Nick Duffy July 6, 2017
justine greening

LONDON, ENGLAND - JUNE 11: Justine Greening, Secretary of State for Education arrives at 10 Downing Street on June 11, 2017 in London, England. Prime Minister Theresa May Re-shuffles her cabinet after the snap general election which failed to return a clear overall majority winner. Theresa May is seeking an agreement with the Northern Ireland's Democratic Unionist Party to form a minority Government. (Photo by Chris J Ratcliffe/Getty Images)

Education Secretary Justine Greening has denounced the DUP’s homophobic views, after her government struck a confidence and supply deal with the party.

After failing to win an overall majority at the election, Theresa May was forced to sign a $1 billion deal with Northern Ireland’s Democratic Unionist Party to prop up her government – despite the deep anti-LGBT views within the party.

Ms Greening, the Conservative Education Secretary and Minister for Women and Equalities, condemned the DUP’s views on The Times Red Box podcast.

The politician, who came out herself last year, said the party’s views were “clearly a concern for people like me”.
Justine Greening

She said: “What’s interesting to me is the DUP have their views, but in this Parliament, there’s absolutely in the minority.

“We’ve never had more LGBT MPs and I think that the other big change for the better is that there’s a cross-party consensus for moving forward on LGBT rights.

“We don’t need the DUP to support that, although I hope at some point, we’ll see their attitudes steadily change, as I’d want to see with lots of people who don’t buy into LGBT rights in the UK change.”

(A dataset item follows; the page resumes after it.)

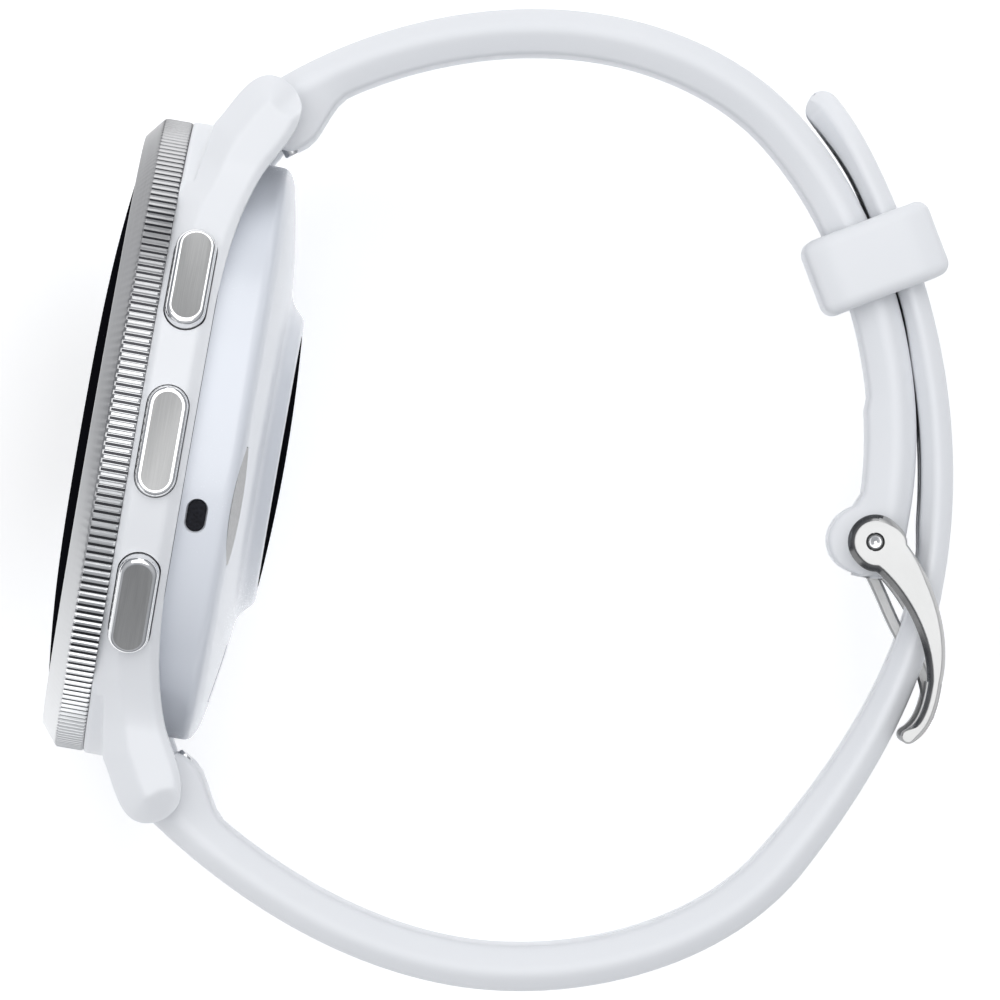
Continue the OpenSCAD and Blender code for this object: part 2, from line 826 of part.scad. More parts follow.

She added: “In the meantime, you know what? We can push on with all of the agenda we’ve got. We didn’t need the DUP votes for that in the past, and we won’t need them in the future.

“Just look at the groundbreaking step forward on relationship and sex education being made compulsory in all secondary schools, and relationship education in primary schools. That’s something that’s been stuck for years, and coming into this role I just felt it was something we needed to unblock.

“We did that on a cross-party basis, and actually it’s quite important for these sorts of issues, that we do bring the whole of Parliament with us.

“There will always be some MPs, for whatever reason, who don’t buy into it, but they’re not going to hold us back.”

The minister also confirmed she sought assurances from the PM on equality, after Scottish Tory leader Ruth Davidson confirmed she had also done so.

Ms Greening said:”I spoke to both the Prime Minister and [Tory chief whip] Gavin Williamson… I think we were very clear from the word go, both within our party and with the DUP, that there’d be no backsliding on LGBT rights.

“I felt it was absolutely critical. We can’t have made the amount of progress we’ve made, and then see that suddenly taken back in, in any way.

“In fact, I think if anything, this deal has underlined the determination across government that, whatever the politics of our current situation, there is some consensus to keep pushing forward on LGBT issues.”

The minister also hinted that she would press on equal marriage in Northern Ireland, where the DUP has employed peace process powers to block democratic votes in Parliament.

She said: “We had some steps forward in relation to women from Northern Ireland being able to get abortions in England, which I think was really important, and I hope this debate about LGBT rights across the UK will continue to make progress, including in places like Northern Ireland.

“I’ll certainly be a voice for progress in the coming months and years. I can assure you of that, whichever role I’m in.”